Senada dengan Ma'mun, pengamat politik Dari CSIS, J Kristiadi menilai, keistimewaan Yogyakarta adalah hal yang tak bisa ditawar. Menurutnya, keistimewaan DIY adalah hak historis bagi daerah yang terkenal dengan gudegnya itu. "Dahulu saat proklamasi, legitimasi utama adanya Indonesia adalah pernyataan jika Yogya bergabung dengan NKRI. Padahal saat yang sama Sultan HB IX mendapat tawaran dari Belanda untuk jadi Raja Jawa. Dia lebih memilih mengorbankan keperntingan pribadi demi NKRI," ujar pria asal Yogyakarta itu mengomentari jasa historis kerajaan Yogyakarta.
Terkait masalah demokratisasi di DIY, dia memandang hal itu sudah terjadi sejak lama. Tiap Sultan Yogyakarta, selalu mengadopsi kemajuan demokrasi dalam menjalankan pemerintahan. "Begitupun Sultan HB X yang menyerahkan semuanya pada rakyat sebagai bentuk pengakuan atas kedaulatan rakyat," ujarnya.
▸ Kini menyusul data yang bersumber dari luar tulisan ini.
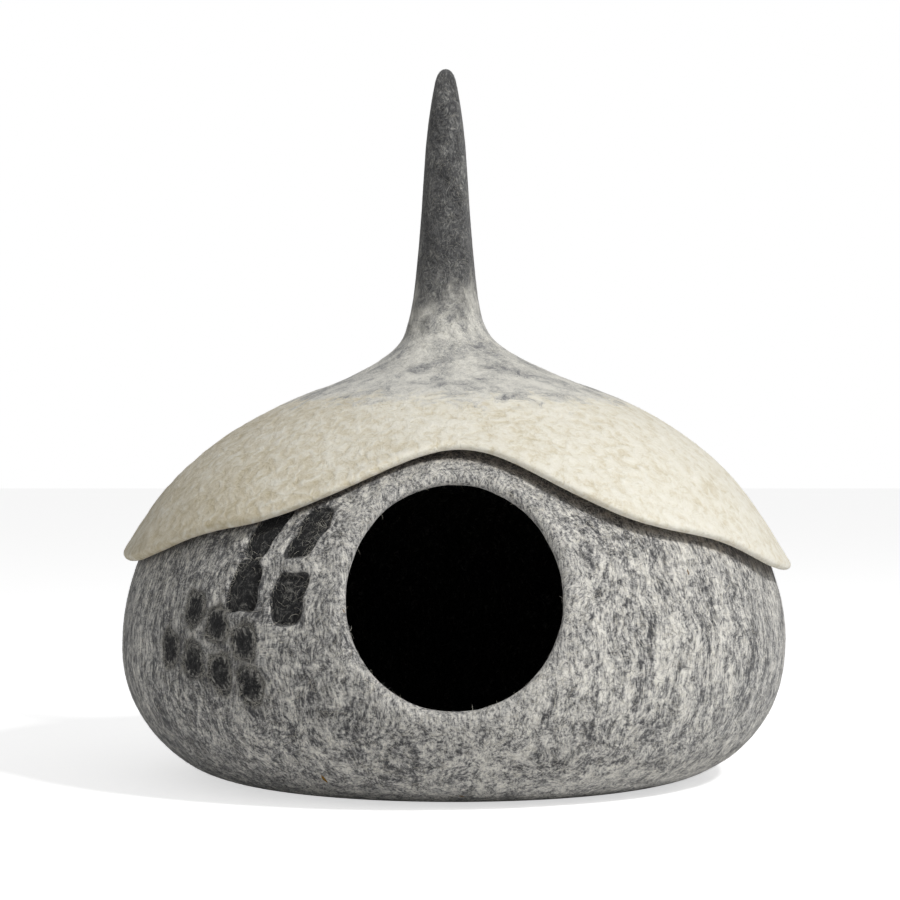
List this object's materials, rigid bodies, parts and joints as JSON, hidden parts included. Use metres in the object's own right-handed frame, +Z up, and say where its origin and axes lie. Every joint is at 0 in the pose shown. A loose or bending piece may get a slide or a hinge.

Pengamat Politik, Maswadi Rauf mengungkap bahwa jabatan politik adalah jabatan publik yang bisa dikritik, digugat, bahkan dicopot. Ini berbeda dengan jabatan raja yang dihormati dan tak bisa diganggu gugat. Karena itu dia memandang seorang raja harus bisa dipisahkan dari politik.
"Tempatkan Sultan pada posisi yang sakral. Jabatan politik tidak seperti itu. Coba bayangkan kalau sultan didemo, digugat, bahkan diimpeach. Jadi biarkan Sultan berada di posisi terhormat dan tetap memiliki peranan penting, tapi di luar tanggung jawab politik," pungkasnya.
Sementara itu, usulan agar Sultan DIY tidak berpolitik mulai bermunculan. Ketua Komite I Dewan Perwakilan Daerah (DPD), Dani Anwar menilai usulan mundurnya Sultan DIY dari parpol adalah untuk mencegah kepentingan politik tertentu prihal usulan penetapan Gubernur Daerah Istimewa Yogyakarta (DIY).
Menurutnya usulan ini murni pendapat pribadi. Dirinya belum membahas masalah ini dalam forum DPR. "Ini murni pendapat saya. Saya mendorong agar Sultan tidak berpolitik praktis, terutama setelah ditetapkan sebagai gubertnur," kata Dani dalam keterangan pers di gedung DPR, beberapa waktu lalu.
Tidak berpolitiknya Sultan, katanya, akan mengurangi gesekan kepentingan kelompok tertentu dan menjamin keadilan bagi semua pihak. Menurutnya DIY sebagai daerah istimewa hendaknya memiliki pendekatan berbeda dalam proses penetapan DIY. Unsur politik dalam jabatan seorang gubernur harus ditekan semaksimal mungkin.
Dani menambahkan, secara resmi sikap DPD adalah tetap mendukung Keistimewaan bagi Yogyakarta dalam bingkai negara kesatuan Republik Indonesia.